Editor's Note: (Keir Giles is a senior consulting fellow the Russia and Eurasia program at Chatham House. He is also a director of the Conflict Studies Research Centre, a group of subject matter experts in Eurasian security. The opinions in the article belong to the author.)
(CNN) In Russia and neighboring Belarus, the Zapad military exercise begins today.
The two countries' Western neighbors have been worried. Zapad is Russian for "West," and of all the different major exercises in the Russian military calendar, it causes the most excitement and concern because it is the one that most closely resembles practice for war with NATO.
As a result, this regular event receives a lot more attention than other Russian manoeuvers of similar size. Held every four years, the exercise can even develop its own mythology: Much of the Western coverage said that the 2009 exercise ended with a simulated nuclear attack on Warsaw, Poland, even though there is no evidence at all from unclassified sources to suggest this was the case.
What happens during this year's Zapad exercise is important. The United States, NATO and especially the front-line states bordering Russia will be watching closely to learn what they can about the latest Russian capabilities and military procedures.
An additional cause for concern is that Russia has previously used the fact of large numbers of troops being on the move for major exercises to launch real military operations -- against both Georgia and Ukraine.
In Poland, Lithuania and especially Ukraine, some fear this year's Zapad could provide cover for preparing another Russian military adventure.
But unlike those exercises, Zapad is not a purely Russian undertaking. It is run in cooperation with Belarus.
Belarus finds itself in the difficult position of being officially an ally of Russia's but not sharing Moscow's antagonism toward the West and wanting instead to remain neutral in the confrontation between Russia and NATO.
But at the same time, the country shares NATO's concern about the danger of inadvertent conflict in the region, and is looking for ways to avoid inflaming the situation.
Belarus is pushing for openness to the West during the exercises -- which will also help ensure that Russia does not take the opportunity to deviate from the exercise scenario to launch some kind of unfriendly action.
The authorities in Minsk have invited military observers and defense attachés from a large number of NATO and non-NATO countries as well as from international organizations such as the Organization for Security and Co-operation in Europe, the Red Cross and a large number of Western media to observe portions of the exercise.
That may not have pleased Moscow, which is keeping quiet about the much bigger Zapad-related activities on its side of the border. But all these Russian activities will be far less visible to the West than the high-profile "main event" in Belarus.
Various theories have been put forward for how Russia might exploit Zapad to gain some kind of military advantage. At the most extravagant, these theories include mounting an actual military attack on Russia's NATO neighbors, and the United States and other countries have made small temporary increases in the number of troops and defensive assets in place in the Baltic states as a precaution.
At the less dramatic end of the scale, another suggestion is that Russian troops taking part in the exercise on the territory of Belarus could remain there at the end of the exercise.

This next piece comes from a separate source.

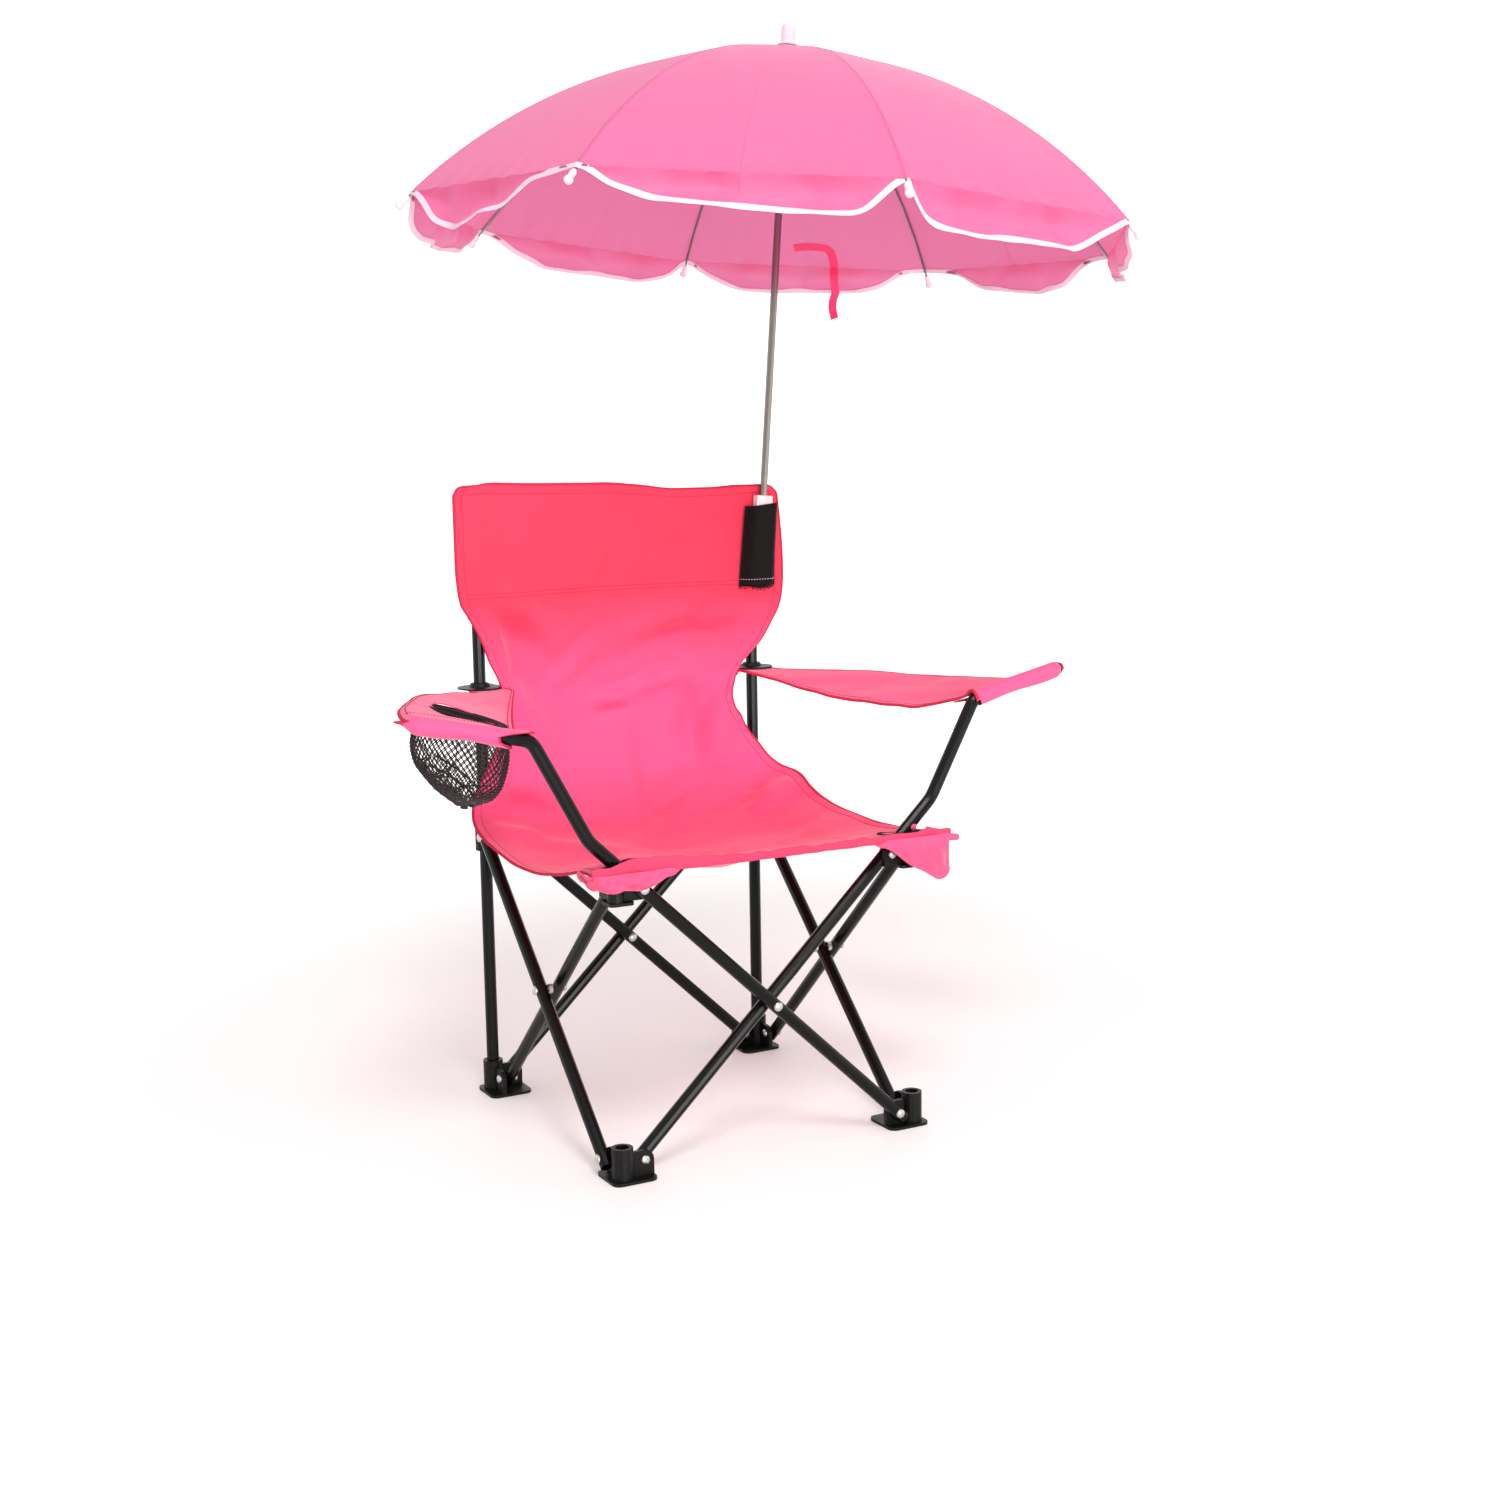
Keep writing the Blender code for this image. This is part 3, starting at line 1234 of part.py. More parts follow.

There has been little public discussion on what the "staying behind" option might actually look like. While major Russian units remaining on Belarusian territory seems a remote prospect, another possibility that has been put forward is Russian military equipment being left there without troops, as part of pre-positioning for possible future Russian military action launched against neighbors such as Lithuania or Poland, or the so-called Suwałki gap, from Belarus itself.
A move such as this could be portrayed by Russia as a defensive measure in response to NATO's placement of a small number of additional troops in the Baltic states and Poland under the "enhanced forward presence" program -- the argument would be that NATO has prepositioned its forces in the front-line states, so Russia is now doing the same.
But this too would require cooperation and agreement from Minsk, which does not fit with Belarus' track record of resisting attempts at increasing the amount of Russian military infrastructure in the country.
At the same time, Russia has good reason at the moment to play down conflict instead of launching new military adventures. With a strong interest in rolling back sanctions imposed by the United States and Europe, Moscow could choose to act calmly to defuse anti-Russian rhetoric and undermine those who warn of the Kremlin's aggressive intent.
As a result, Russia is currently mixing threatening language designed to intimidate the West with another, contradictory message: that those who fear a Russian military threat are "hysterical," "living in the last century," and hankering for the Cold War. By keeping quiet about Zapad, Russia allows speculation and hype in Western media -- and even from government officials -- do this job for them.
With the current level of Western alarm at possible developments of the upcoming exercise, if Zapad comes to an end with no incident, then Moscow can quite readily say, "We told you so."